Thursday 7 March 2013

Victorian men's fashion

In the Victorian era, daily dress was much more formal than it is today.  Unless they were a workman or a labourer, every gentleman was expected to wear a coat, vest and hat.  To walk around in shirtsleeves without a vest or coat was like the modern day equivalent of walking around in your underwear.  It was seen as very ungentlemanly and unseemly.

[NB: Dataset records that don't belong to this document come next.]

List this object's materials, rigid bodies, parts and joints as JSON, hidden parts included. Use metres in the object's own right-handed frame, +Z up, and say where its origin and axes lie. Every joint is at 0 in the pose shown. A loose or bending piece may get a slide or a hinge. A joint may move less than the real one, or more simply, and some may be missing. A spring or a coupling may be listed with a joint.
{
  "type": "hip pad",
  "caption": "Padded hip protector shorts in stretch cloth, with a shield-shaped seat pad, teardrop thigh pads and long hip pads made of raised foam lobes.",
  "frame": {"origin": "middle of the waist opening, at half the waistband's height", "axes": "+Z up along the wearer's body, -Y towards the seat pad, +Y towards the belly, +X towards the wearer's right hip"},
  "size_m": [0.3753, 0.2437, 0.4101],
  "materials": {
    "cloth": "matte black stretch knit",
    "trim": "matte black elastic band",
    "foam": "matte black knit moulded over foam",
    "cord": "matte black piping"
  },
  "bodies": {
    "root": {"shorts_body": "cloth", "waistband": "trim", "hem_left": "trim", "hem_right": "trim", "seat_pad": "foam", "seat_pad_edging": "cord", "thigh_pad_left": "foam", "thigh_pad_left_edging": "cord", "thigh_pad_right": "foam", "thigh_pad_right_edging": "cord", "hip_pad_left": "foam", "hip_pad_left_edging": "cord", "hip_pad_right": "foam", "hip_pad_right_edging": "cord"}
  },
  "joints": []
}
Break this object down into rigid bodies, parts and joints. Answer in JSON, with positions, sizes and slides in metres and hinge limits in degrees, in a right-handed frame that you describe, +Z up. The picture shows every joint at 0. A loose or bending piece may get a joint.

An authentic Victorian vest was the centrepiece of any outfit.  Vests were used to make a fashion statement, either bold or conservative and gentlemen would often own several vests to accessorise the same dark suit.  Victorian gentlemen wore a wide variety of vests in almost every combination of cut, colour and cloth imaginable.  With trade beginning with China during the 1840's silk became readily available and inexpensive, therefore men wore extremely fancy silk vests during the day.  many men would wear their jackets with just the top button fastened so more of the vest could be seen.

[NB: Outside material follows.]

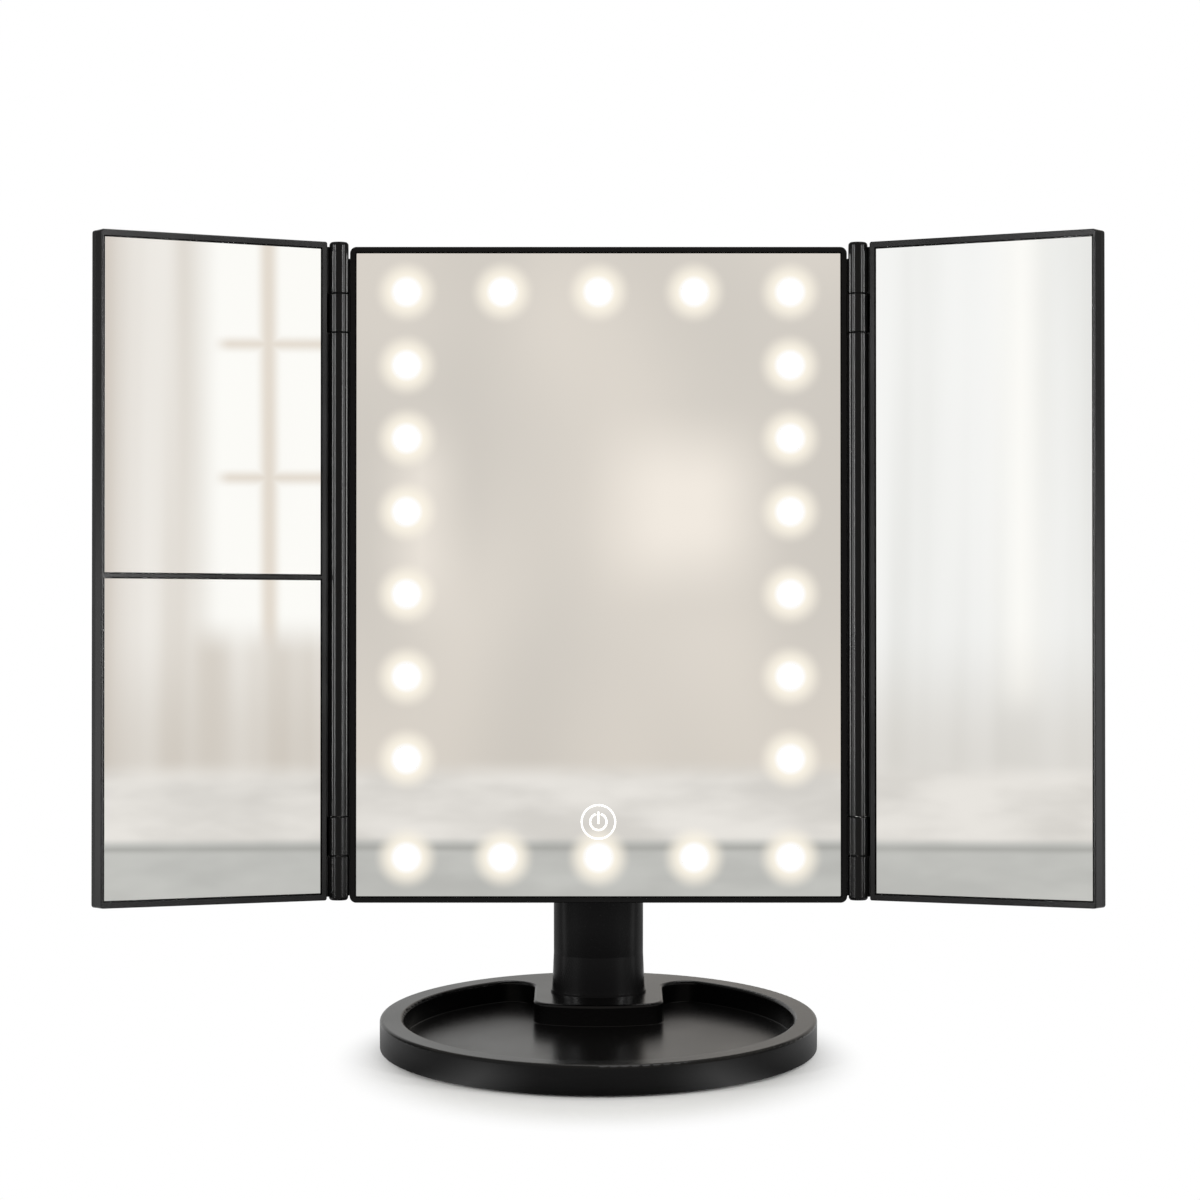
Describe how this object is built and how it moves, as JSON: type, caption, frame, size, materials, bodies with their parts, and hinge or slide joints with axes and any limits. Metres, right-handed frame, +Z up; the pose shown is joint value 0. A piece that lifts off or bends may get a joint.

Like vests, hats were available in a wide variety of styles.  Top hats were de rigueur for parties and formal events throughout the century, but were also worn as day wear by more established gentlemen.  Derbies or bowlers, short-brimmed with rounded crowns, became more common as the century progressed and by the mid 1890's outnumbered most other hat styles.

The second half of the nineteenth century was dominated by the frock coat, a man's coat with full skirt both front and back that reached just above the knee.   It was common for both day and evening wear through the 1880's, making it the most versatile coat of the Victorian wardrobe.  Tailcoats were popular for most of the century, often used for parties and formal events.  The styling included single and double breasted as well as straight and pointed fronts.